Take the lines from the beginning of the data below through the line holding "# Millimetres. The" and return exactly those.
= = = = = = =
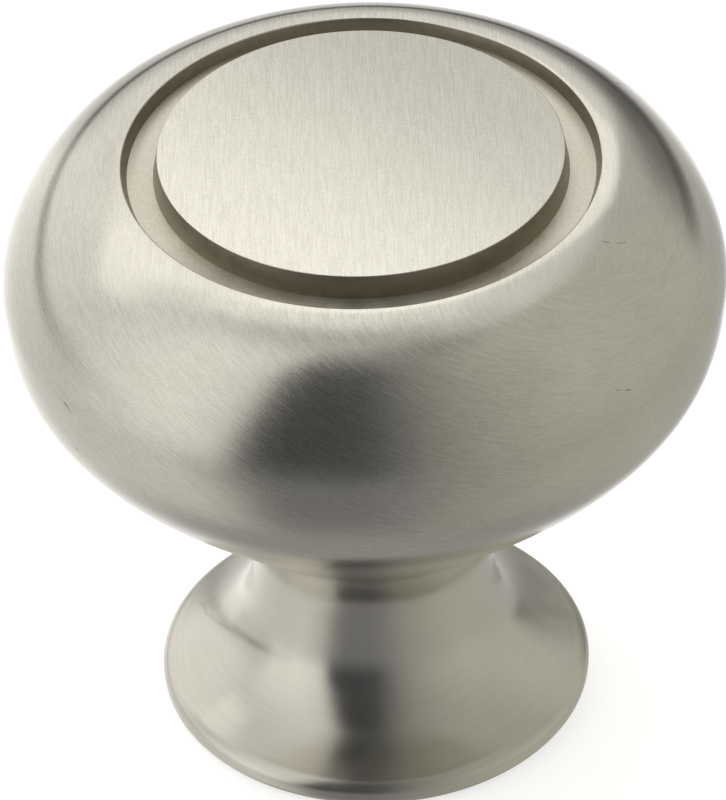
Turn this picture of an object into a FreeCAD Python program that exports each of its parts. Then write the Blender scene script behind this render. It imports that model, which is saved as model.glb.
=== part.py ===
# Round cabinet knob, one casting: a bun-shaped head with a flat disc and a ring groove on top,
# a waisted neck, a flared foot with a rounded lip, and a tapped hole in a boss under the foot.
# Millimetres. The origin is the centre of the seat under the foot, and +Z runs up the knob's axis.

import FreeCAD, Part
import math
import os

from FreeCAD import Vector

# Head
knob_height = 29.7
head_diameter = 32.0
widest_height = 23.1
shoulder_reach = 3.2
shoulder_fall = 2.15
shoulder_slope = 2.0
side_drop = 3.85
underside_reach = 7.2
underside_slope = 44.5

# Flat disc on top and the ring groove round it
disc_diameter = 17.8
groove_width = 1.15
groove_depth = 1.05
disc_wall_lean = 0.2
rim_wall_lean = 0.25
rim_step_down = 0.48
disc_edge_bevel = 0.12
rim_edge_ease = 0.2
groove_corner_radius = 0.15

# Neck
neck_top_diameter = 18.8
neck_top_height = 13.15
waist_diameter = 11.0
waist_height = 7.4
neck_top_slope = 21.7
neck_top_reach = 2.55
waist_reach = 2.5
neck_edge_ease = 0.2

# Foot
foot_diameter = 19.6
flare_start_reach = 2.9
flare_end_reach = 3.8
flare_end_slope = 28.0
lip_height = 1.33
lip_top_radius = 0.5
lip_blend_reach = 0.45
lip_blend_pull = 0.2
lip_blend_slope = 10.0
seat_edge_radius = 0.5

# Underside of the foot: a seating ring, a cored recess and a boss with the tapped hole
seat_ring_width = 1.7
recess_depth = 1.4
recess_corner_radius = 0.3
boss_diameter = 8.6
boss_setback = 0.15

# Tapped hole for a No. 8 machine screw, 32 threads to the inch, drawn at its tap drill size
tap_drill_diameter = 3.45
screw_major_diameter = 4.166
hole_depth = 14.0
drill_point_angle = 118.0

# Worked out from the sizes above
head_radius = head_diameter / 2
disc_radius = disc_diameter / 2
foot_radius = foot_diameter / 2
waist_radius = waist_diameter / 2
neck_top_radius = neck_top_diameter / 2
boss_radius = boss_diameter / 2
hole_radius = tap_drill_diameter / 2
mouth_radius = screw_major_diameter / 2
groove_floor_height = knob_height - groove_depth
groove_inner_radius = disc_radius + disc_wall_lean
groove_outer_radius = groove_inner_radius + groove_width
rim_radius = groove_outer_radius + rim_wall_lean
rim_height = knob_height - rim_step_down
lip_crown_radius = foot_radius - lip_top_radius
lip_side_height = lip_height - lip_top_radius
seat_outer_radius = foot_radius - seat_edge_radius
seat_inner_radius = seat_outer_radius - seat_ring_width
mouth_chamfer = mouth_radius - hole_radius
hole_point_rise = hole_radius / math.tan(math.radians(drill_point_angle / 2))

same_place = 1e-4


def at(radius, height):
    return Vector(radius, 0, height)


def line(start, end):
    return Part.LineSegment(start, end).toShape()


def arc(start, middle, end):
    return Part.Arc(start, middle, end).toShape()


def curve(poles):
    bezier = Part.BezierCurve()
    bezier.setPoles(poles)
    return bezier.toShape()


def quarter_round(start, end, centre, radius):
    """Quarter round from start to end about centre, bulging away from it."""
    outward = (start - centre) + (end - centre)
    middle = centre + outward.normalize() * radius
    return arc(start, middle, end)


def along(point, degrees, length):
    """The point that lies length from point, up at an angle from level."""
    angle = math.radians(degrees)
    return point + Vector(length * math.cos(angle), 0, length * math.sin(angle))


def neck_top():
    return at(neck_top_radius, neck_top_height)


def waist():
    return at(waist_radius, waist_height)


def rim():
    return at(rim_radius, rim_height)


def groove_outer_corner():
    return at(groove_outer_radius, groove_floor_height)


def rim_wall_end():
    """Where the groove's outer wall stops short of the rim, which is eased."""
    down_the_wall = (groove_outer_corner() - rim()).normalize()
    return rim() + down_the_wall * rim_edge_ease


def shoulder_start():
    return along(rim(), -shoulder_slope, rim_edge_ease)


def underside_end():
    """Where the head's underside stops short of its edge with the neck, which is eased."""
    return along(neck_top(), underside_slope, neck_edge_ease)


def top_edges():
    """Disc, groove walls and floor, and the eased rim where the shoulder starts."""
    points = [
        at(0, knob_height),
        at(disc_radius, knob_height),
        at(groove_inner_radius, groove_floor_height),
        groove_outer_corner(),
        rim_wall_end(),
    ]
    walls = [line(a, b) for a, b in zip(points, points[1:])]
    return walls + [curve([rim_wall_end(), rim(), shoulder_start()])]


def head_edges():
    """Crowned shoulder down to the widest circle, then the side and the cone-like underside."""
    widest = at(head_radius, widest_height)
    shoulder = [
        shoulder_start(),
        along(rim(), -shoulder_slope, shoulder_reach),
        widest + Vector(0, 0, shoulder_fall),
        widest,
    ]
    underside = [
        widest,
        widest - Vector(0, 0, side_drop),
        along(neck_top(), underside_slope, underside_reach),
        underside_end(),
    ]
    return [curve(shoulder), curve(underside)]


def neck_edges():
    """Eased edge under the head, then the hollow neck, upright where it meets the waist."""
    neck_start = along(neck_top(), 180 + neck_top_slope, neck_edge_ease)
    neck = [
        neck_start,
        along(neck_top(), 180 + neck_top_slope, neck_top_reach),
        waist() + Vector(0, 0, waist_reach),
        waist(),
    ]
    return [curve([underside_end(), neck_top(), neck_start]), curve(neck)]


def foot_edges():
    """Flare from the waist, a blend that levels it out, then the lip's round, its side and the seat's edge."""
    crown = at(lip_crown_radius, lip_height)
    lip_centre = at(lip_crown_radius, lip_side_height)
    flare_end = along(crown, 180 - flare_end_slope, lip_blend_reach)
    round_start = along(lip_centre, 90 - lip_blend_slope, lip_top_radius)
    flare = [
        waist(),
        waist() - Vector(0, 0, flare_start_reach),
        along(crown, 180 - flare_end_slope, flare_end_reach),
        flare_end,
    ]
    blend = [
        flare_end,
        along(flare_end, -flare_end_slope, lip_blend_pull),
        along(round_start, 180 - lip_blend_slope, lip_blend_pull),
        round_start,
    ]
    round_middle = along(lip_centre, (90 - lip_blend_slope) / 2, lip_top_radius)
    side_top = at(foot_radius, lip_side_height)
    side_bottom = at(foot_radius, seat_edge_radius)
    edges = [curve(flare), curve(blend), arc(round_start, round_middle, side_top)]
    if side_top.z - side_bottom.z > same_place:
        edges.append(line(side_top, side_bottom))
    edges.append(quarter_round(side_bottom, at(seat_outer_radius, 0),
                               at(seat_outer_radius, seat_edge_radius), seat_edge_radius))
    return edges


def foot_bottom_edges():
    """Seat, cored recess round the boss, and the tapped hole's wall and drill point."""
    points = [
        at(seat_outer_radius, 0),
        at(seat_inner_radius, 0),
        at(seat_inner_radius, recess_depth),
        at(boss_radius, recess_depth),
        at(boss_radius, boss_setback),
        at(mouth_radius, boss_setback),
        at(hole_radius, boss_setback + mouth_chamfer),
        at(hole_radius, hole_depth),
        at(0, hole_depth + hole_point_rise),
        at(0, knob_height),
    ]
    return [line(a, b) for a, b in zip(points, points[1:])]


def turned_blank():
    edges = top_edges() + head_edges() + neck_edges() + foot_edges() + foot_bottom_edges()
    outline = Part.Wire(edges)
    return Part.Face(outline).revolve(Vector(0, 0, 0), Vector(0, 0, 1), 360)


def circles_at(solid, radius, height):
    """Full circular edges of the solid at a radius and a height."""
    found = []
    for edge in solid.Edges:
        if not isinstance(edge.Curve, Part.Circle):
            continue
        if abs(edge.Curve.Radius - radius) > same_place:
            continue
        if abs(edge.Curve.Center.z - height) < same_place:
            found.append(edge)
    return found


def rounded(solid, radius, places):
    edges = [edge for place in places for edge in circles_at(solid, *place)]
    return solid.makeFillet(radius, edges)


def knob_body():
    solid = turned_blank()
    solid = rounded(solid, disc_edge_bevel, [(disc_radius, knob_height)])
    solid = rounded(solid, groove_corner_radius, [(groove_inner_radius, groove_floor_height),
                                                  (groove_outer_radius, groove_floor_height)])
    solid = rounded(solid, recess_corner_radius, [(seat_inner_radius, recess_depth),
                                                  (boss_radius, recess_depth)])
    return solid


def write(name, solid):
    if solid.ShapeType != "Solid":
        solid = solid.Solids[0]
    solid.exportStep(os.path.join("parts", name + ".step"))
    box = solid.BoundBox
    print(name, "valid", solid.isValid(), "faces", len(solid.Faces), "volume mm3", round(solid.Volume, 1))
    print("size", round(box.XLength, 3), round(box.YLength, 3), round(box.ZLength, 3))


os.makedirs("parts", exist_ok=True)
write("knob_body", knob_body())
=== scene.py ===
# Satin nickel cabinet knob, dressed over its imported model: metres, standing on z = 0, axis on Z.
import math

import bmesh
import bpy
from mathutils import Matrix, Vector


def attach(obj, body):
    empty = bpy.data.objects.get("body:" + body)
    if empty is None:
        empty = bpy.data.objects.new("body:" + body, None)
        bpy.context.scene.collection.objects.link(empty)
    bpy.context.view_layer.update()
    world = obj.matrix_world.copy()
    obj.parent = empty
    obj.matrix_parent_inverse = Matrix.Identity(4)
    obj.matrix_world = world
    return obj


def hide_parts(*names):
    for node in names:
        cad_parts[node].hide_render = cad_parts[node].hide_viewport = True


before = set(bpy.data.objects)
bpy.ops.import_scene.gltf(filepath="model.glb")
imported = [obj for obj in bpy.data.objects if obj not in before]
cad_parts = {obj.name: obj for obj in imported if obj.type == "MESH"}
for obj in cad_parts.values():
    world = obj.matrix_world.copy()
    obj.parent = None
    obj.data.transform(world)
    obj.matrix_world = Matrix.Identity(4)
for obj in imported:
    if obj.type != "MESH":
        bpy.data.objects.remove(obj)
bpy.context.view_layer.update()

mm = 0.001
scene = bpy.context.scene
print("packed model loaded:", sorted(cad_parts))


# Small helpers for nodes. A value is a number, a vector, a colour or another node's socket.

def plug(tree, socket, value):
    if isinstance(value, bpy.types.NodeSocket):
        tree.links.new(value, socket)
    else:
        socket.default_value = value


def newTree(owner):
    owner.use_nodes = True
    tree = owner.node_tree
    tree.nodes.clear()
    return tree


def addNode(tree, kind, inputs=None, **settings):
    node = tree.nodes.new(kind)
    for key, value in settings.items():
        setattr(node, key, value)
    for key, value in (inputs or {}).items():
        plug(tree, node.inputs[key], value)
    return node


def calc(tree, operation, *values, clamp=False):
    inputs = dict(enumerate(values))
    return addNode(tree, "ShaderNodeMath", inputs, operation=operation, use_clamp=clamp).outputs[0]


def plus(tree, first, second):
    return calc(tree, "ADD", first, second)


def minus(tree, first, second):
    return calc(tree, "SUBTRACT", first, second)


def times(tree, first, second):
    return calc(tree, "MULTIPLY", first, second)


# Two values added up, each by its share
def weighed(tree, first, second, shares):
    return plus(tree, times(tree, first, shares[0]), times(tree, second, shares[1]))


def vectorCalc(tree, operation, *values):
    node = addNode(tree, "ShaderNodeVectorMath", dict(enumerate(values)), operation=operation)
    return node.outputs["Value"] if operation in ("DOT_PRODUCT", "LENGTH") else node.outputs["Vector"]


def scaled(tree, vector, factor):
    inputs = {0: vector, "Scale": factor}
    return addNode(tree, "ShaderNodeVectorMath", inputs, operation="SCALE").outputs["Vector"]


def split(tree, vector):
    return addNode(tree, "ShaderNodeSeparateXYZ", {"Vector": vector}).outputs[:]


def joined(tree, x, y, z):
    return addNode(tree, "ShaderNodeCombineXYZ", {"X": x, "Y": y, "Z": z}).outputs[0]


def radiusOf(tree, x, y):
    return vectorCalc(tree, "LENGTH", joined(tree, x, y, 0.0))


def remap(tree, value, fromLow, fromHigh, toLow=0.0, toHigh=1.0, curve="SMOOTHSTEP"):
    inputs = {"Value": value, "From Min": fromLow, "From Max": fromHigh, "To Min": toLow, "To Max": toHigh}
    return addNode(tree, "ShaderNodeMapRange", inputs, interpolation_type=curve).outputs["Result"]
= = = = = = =
• RESULT:
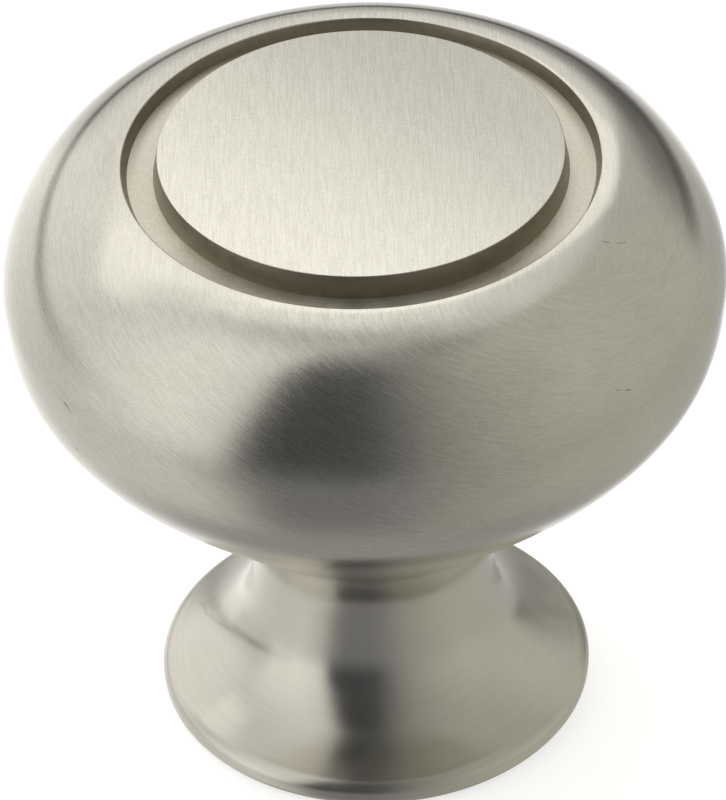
Turn this picture of an object into a FreeCAD Python program that exports each of its parts. Then write the Blender scene script behind this render. It imports that model, which is saved as model.glb.
=== part.py ===
# Round cabinet knob, one casting: a bun-shaped head with a flat disc and a ring groove on top,
# a waisted neck, a flared foot with a rounded lip, and a tapped hole in a boss under the foot.
# Millimetres. The origin is the centre of the seat under the foot, and +Z runs up the knob's axis.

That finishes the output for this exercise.